■ STATED EXERCISE ■
Repeat exactly the lines between and including those that contain "Model this object" and "small_bow_r = 56; // [52:1:60]". Output no other line.

— START RECORDED INFORMATION —

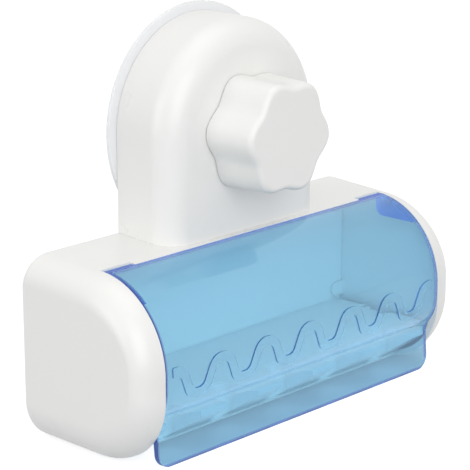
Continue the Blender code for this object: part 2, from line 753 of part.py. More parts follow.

— END RECORDED INFORMATION —
— START RECORDED INFORMATION —

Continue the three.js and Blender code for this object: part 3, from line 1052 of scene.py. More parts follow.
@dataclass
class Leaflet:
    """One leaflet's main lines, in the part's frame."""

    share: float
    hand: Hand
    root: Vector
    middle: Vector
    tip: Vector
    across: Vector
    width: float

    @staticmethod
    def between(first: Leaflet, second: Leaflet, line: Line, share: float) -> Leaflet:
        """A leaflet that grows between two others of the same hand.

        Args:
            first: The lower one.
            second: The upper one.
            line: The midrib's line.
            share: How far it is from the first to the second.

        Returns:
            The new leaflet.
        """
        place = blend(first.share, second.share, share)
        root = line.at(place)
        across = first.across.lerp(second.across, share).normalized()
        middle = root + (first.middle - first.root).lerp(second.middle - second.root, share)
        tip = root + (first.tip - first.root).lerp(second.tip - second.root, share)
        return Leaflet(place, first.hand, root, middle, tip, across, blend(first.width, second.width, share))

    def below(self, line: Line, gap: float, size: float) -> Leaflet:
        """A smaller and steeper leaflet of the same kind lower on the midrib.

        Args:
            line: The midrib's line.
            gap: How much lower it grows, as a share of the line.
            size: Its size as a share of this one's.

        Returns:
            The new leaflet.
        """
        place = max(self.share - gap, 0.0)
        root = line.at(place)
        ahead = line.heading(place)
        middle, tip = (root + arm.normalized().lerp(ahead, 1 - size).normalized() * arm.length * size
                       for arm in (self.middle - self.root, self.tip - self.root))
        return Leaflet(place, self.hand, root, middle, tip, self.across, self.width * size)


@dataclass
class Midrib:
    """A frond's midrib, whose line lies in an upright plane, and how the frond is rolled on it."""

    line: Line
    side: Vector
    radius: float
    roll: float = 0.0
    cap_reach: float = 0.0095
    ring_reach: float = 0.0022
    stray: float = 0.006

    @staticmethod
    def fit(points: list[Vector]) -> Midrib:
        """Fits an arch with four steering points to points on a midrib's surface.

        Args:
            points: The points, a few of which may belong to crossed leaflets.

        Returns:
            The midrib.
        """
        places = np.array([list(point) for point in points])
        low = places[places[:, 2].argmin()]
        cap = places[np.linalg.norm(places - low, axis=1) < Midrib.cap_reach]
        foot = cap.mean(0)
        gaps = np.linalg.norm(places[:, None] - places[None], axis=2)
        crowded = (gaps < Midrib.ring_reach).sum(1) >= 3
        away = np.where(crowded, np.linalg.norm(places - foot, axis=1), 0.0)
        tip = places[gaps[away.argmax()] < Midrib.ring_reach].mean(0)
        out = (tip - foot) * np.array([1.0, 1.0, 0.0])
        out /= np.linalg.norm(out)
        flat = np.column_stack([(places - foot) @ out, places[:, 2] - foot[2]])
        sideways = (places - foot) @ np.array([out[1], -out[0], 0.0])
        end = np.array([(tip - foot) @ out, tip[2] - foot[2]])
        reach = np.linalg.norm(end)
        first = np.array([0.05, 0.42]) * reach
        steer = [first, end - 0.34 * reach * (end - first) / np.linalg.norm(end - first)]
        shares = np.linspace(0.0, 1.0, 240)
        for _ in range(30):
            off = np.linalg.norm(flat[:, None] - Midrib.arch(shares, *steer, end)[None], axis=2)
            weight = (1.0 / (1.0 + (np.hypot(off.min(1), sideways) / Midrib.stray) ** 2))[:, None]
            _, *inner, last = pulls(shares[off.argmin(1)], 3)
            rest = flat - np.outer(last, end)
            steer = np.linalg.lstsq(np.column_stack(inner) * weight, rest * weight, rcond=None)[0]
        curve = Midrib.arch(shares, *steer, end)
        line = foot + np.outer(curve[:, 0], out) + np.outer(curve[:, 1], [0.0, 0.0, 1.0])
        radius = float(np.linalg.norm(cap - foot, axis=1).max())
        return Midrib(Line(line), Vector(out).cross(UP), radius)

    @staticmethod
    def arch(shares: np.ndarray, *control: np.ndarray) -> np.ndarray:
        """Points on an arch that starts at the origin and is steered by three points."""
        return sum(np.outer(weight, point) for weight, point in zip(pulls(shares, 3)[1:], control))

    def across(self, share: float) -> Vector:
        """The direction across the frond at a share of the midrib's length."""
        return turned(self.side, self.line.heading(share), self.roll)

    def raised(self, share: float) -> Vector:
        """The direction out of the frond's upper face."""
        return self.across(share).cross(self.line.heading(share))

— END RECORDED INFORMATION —
— START RECORDED INFORMATION —

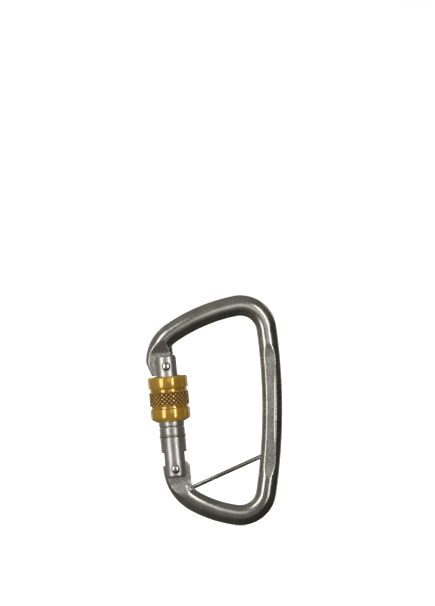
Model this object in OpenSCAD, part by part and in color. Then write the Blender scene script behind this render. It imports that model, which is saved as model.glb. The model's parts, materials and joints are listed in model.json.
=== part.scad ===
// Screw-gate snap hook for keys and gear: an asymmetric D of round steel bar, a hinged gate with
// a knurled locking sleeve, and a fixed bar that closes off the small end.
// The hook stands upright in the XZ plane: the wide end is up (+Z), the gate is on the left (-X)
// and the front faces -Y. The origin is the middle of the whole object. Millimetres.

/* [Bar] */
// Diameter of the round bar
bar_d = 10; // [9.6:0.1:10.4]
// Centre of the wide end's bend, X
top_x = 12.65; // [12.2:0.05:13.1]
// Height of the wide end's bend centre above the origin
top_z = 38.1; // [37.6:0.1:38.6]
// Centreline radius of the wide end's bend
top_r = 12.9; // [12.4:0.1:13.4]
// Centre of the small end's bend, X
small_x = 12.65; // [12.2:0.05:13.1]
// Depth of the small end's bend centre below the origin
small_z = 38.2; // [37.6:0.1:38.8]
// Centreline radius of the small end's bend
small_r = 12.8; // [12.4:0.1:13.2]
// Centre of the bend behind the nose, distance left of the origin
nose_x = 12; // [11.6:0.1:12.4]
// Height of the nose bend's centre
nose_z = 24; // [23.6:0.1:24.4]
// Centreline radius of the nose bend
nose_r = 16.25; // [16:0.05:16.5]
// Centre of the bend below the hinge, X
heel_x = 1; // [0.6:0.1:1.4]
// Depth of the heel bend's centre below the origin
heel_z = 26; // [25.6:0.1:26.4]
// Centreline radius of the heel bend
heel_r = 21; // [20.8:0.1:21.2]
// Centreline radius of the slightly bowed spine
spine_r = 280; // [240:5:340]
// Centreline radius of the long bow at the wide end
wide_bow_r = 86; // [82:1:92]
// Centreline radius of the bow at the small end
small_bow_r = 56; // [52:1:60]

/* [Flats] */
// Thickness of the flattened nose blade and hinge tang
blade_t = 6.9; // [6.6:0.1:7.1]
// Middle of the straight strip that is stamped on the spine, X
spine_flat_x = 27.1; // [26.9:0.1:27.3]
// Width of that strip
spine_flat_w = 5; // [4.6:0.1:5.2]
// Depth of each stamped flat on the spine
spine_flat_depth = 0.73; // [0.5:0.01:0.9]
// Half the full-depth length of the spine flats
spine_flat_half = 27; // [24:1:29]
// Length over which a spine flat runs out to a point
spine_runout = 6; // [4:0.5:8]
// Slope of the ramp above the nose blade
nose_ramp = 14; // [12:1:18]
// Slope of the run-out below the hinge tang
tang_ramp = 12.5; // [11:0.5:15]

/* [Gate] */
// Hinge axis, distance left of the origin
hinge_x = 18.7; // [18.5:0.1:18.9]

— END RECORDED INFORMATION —

■ CORRECT RESPONSE ■
Model this object in OpenSCAD, part by part and in color. Then write the Blender scene script behind this render. It imports that model, which is saved as model.glb. The model's parts, materials and joints are listed in model.json.
=== part.scad ===
// Screw-gate snap hook for keys and gear: an asymmetric D of round steel bar, a hinged gate with
// a knurled locking sleeve, and a fixed bar that closes off the small end.
// The hook stands upright in the XZ plane: the wide end is up (+Z), the gate is on the left (-X)
// and the front faces -Y. The origin is the middle of the whole object. Millimetres.

/* [Bar] */
// Diameter of the round bar
bar_d = 10; // [9.6:0.1:10.4]
// Centre of the wide end's bend, X
top_x = 12.65; // [12.2:0.05:13.1]
// Height of the wide end's bend centre above the origin
top_z = 38.1; // [37.6:0.1:38.6]
// Centreline radius of the wide end's bend
top_r = 12.9; // [12.4:0.1:13.4]
// Centre of the small end's bend, X
small_x = 12.65; // [12.2:0.05:13.1]
// Depth of the small end's bend centre below the origin
small_z = 38.2; // [37.6:0.1:38.8]
// Centreline radius of the small end's bend
small_r = 12.8; // [12.4:0.1:13.2]
// Centre of the bend behind the nose, distance left of the origin
nose_x = 12; // [11.6:0.1:12.4]
// Height of the nose bend's centre
nose_z = 24; // [23.6:0.1:24.4]
// Centreline radius of the nose bend
nose_r = 16.25; // [16:0.05:16.5]
// Centre of the bend below the hinge, X
heel_x = 1; // [0.6:0.1:1.4]
// Depth of the heel bend's centre below the origin
heel_z = 26; // [25.6:0.1:26.4]
// Centreline radius of the heel bend
heel_r = 21; // [20.8:0.1:21.2]
// Centreline radius of the slightly bowed spine
spine_r = 280; // [240:5:340]
// Centreline radius of the long bow at the wide end
wide_bow_r = 86; // [82:1:92]
// Centreline radius of the bow at the small end
small_bow_r = 56; // [52:1:60]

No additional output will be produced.